On 19/01/2019 08:48, N_Cook wrote:
On 18/01/2019 20:24, Graham Easterling wrote:
On Friday, January 18, 2019 at 7:43:09 PM UTC, N_Cook wrote:
On 18/01/2019 19:01, JGD wrote:
On 18/01/2019 17:05, N_Cook wrote:
Oceanographers seem to be comfortable with quoting IPCC projections
for
SLR to 2100 but at the same time will only fit a straight line to the
Jason data.
I'm afraid that there's a reason for that, which is that they are
scientists. And a good scientist should never (and usually will never)
try to fit an arbitrary curve to a set of data, especially so when very
considerable extrapolation is involved (which is inevitably the case
when trying to forecast 80 years into the future).
The only pragmatic answer available is to use the most conservative of
assumptions or tools, which in this case is limited to a linear trend.
Obviously this creates a major headache for climate change predictions,
but the only way out is to base the curve-fitting on some sort of
defined model, which will take account of parameters like thermal
expansion of the oceans, estimated melting of land ice (insofar as it
can even be estimated roughly), and so on. I presume that there are
interdiscplinary teams that can try to put this sort of model together
and I'd guess that there this must have been happening already for a
few
years. So the embryonic models must be out there somewhere in the
oceanographic literature.
But please, please, please let's not fit arbitrary functions,
exponential or otherwise, to a set of data and pretend that
extrapolation of such curves way into the future means anything at all.
One of them might be more accurate if it was based on a physical model
of how rising sea level and loss of permanent snow cover and glacier
mass would affect the Earth's albedo for example.
Have you seen the IPCC predictions?
Well above the linear "fit" of 3.34mm per year.
I hope you can admit , that to reach such IPCC predictions, there must
be some sort of up-curve at some point.
Where is the evidence this deviation from the current "scientific"
straight line would be as late as 2080 or 2060 say , it has to happen
sometime, what is wrong in putting it where there is some evidence of
curving upwards, ie before 2020.
I think there's a danger of not seeing the wood for the trees.
AGW is resulting in a rise in sea level, which is overall a very bad
thing. So is chopping down the rain forests, and removing part of the
sink for all the CO2 mankind is emitting.
Filling the oceans with plastic is a bad idea, there is no need to use
formulae to demonstrate what the situation might or might not be in 50
years based on a number of scenarios. Just use less bl**dy plastic! Of
course, it can be recycled, Maylasia takes a lot from the UK now CHina
doesn't. Seems to be working well
http://www.klexpatmalaysia.com/wp-co...ls-933x445.jpg
We need to minimise our impact on the planet wherever possible, that's
what's important, not the endless quoting/production of figures, IMHO.

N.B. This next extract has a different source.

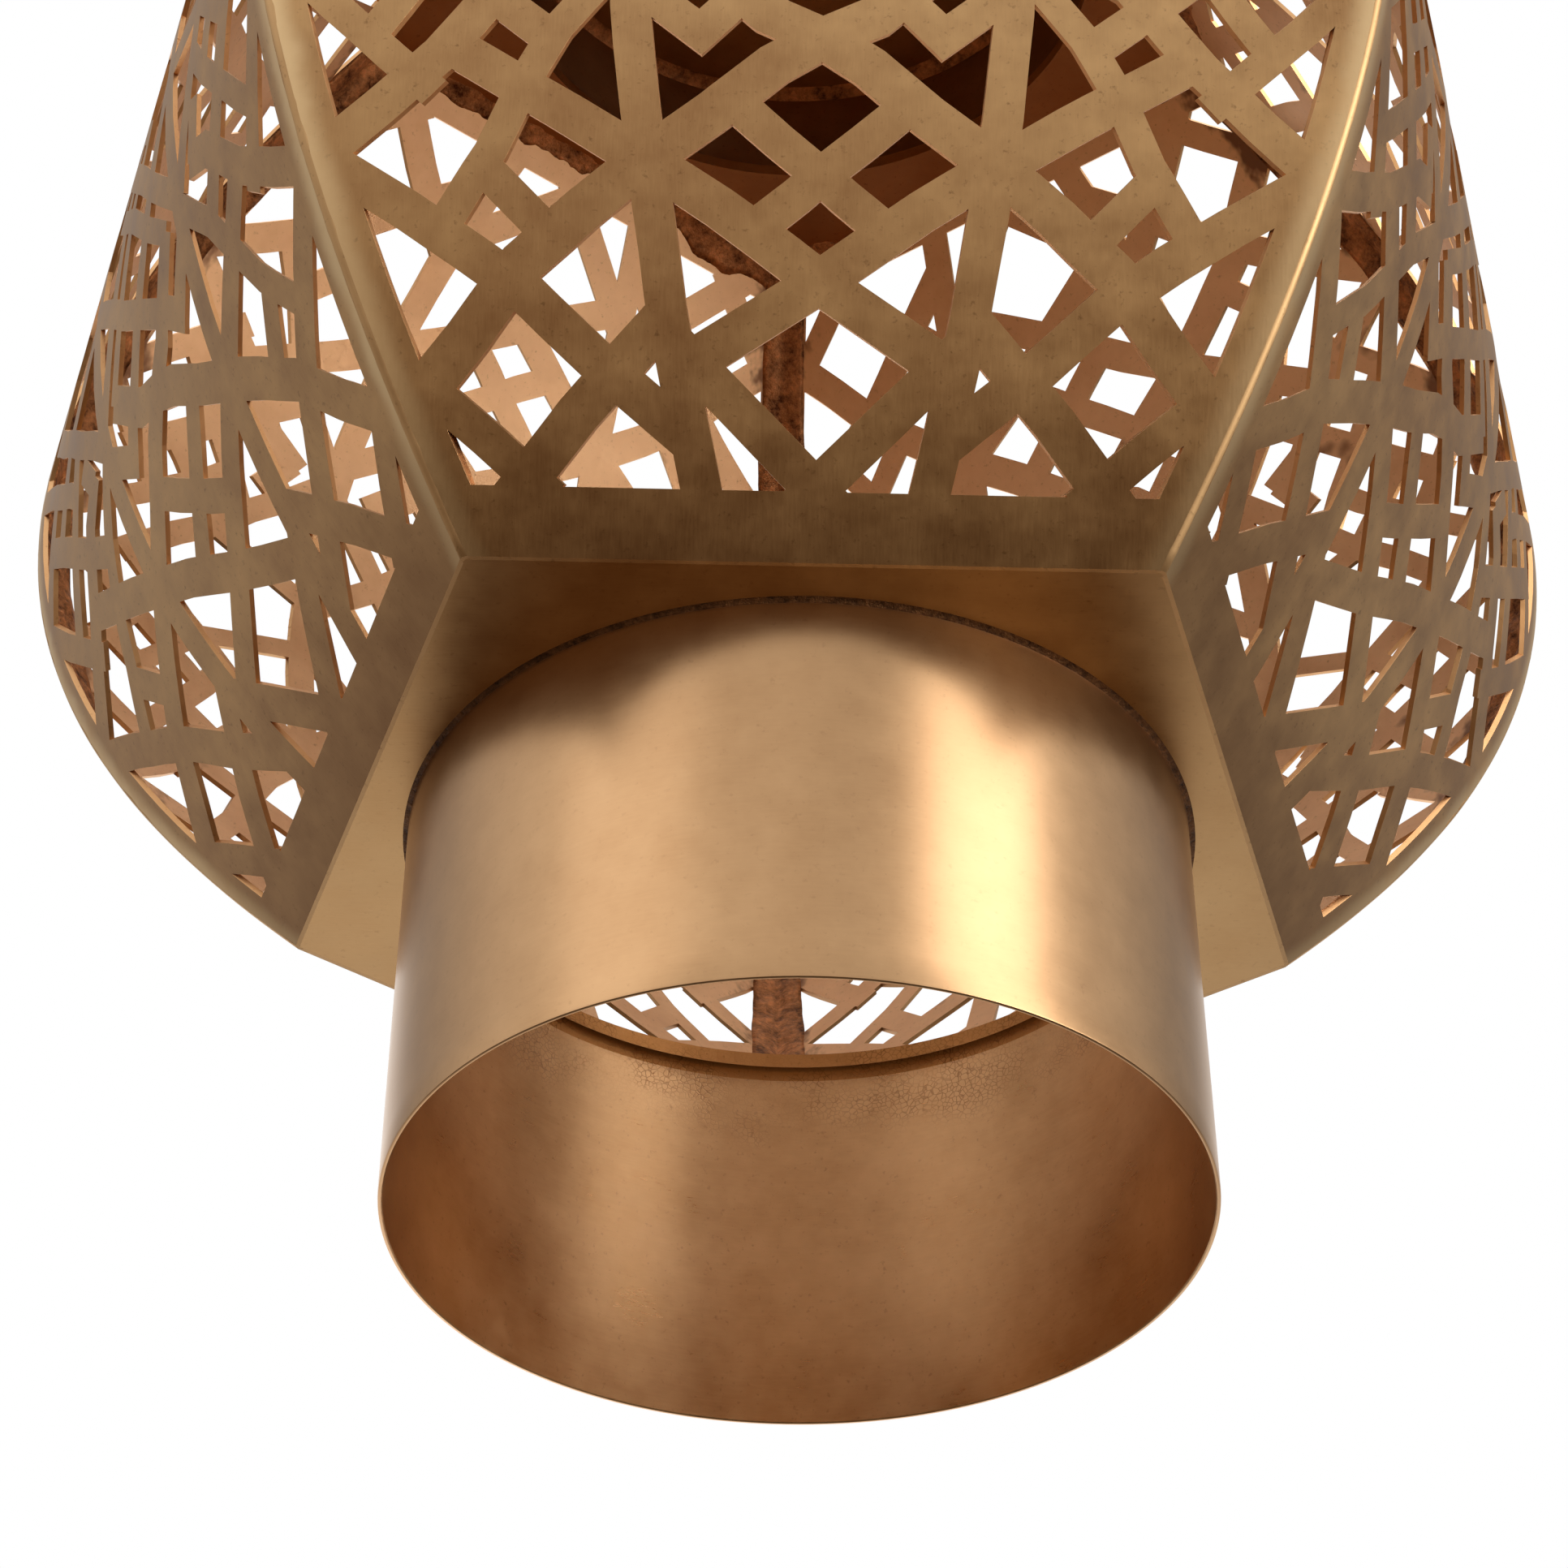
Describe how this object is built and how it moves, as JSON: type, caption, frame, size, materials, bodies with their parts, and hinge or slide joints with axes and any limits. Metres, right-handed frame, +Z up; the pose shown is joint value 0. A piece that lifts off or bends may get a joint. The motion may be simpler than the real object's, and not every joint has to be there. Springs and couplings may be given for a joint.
{
  "type": "tealight holder",
  "caption": "Pierced brass tealight holder: a pentagonal lattice belly between flat plates, on a round foot tube, with a matching collar and tealight cup on top.",
  "frame": {"origin": "middle of the bounding box on the table plane; the axis of the tubes is 5.27 mm in front of it", "axes": "+Z up, -Y the flat panel that faces the viewer, +Y the back ridge, +X right"},
  "size_m": [0.105, 0.0997, 0.136],
  "materials": {
    "panel_brass": "antiqued, brushed and lacquered",
    "plate_brass": "antiqued and brushed",
    "collar_brass": "antiqued satin",
    "cup_brass": "satin",
    "solder": "rough, darkened",
    "steel": "dull"
  },
  "bodies": {
    "root": {"foot_tube": "collar_brass", "bottom_plate": "plate_brass", "bottom_edge_solder": "solder", "panel_front": "panel_brass", "panel_front_right": "panel_brass", "panel_back_right": "panel_brass", "panel_back_left": "panel_brass", "panel_front_left": "panel_brass", "ridge_solder_back": "solder", "ridge_solder_back_left": "solder", "ridge_solder_front_left": "solder", "ridge_solder_front_right": "solder", "ridge_solder_back_right": "solder", "top_plate": "plate_brass", "top_edge_solder": "solder", "cup_collar": "collar_brass", "cup_floor": "cup_brass", "cup_floor_solder": "solder", "tealight_cup": "cup_brass", "cup_screw": "steel", "cup_washer": "steel", "cup_nut": "steel"}
  },
  "joints": []
}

But stubbornly holding to "fitting" a straight line to Jason data ,
falsely implies to the AGW crowd that sea-level is rising , yes, but ar
a fixed rate. Not that the rate of increase is increasing, can be seen
if you plot out concattenated J1+J2+J3 and look at it , or more
precisely analyse it , as here.
Some media referred to exponential rise a year or 2 ago, but this
analysis shows there is no current evidence for exponential rise, but
does give some sort of justified character to the rise of rise.
I think there might be just enough evidence of a very small quadratic
term in these data but you really need to use ANOVA to see if it is
sufficiently convincingly non-zero to make the grade. The scientific
community is careful not to over-egg their date unless they have a very
clear physical model that describes the process to fit against.

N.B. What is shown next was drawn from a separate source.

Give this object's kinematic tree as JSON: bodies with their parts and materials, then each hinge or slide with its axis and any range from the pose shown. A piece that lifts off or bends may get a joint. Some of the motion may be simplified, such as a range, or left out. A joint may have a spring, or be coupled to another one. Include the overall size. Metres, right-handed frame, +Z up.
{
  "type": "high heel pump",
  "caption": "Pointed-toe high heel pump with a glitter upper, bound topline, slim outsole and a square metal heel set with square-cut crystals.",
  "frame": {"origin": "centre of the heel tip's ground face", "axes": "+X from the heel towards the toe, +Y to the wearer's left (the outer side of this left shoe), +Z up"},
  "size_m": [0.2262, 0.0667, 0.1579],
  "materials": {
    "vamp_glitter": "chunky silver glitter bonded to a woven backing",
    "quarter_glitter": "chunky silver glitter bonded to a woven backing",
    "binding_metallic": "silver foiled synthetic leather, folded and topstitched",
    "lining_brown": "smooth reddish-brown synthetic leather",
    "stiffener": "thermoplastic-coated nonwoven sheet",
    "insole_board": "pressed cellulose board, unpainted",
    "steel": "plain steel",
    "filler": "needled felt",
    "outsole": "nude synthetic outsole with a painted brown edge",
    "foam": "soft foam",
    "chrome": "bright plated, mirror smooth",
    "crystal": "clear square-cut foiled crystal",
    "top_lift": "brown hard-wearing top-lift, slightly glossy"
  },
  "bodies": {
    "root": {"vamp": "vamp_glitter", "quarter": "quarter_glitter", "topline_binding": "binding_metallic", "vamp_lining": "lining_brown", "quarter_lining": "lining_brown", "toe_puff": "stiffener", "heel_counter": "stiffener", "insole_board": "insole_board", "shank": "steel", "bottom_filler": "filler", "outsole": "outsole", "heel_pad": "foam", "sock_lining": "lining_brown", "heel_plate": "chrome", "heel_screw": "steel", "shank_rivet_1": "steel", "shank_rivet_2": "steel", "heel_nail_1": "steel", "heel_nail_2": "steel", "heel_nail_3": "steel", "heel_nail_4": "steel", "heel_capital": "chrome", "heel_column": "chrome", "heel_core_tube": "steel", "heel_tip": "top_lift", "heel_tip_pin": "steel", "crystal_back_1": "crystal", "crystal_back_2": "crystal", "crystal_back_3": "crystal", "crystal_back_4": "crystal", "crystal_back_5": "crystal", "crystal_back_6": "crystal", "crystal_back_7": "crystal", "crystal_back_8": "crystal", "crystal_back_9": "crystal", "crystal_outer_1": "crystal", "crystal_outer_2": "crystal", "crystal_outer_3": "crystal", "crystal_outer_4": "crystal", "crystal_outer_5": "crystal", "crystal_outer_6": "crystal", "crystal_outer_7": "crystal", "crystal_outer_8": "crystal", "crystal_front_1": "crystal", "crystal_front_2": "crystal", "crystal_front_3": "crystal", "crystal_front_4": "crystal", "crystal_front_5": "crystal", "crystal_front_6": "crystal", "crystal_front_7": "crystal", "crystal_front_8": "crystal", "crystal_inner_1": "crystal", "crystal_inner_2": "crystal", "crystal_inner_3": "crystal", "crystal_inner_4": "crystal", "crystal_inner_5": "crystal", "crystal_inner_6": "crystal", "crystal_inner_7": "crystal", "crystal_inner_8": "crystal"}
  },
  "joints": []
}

That said too many people (especially engineers) over fit their data.
Adding extra parameters to a fit will always improve if but unless it
explains a worthwhile fraction of remaining variance it is not valid.
Where are the numerical data in a time series form?
Another one which you might like to try is of the form
y = (a+bx)/(c+dx)
a = 1.92 b = 0.24084
c = 1 d =-0.0093
(approx) - 2050 = 26.1 but 2100 = 371.5
It is inclined to extrapolate towards a very worst case scenario.
(there is a pole in the denominator)
BTW I deduce that your x = Y - 2000
--
Regards,
Martin Brown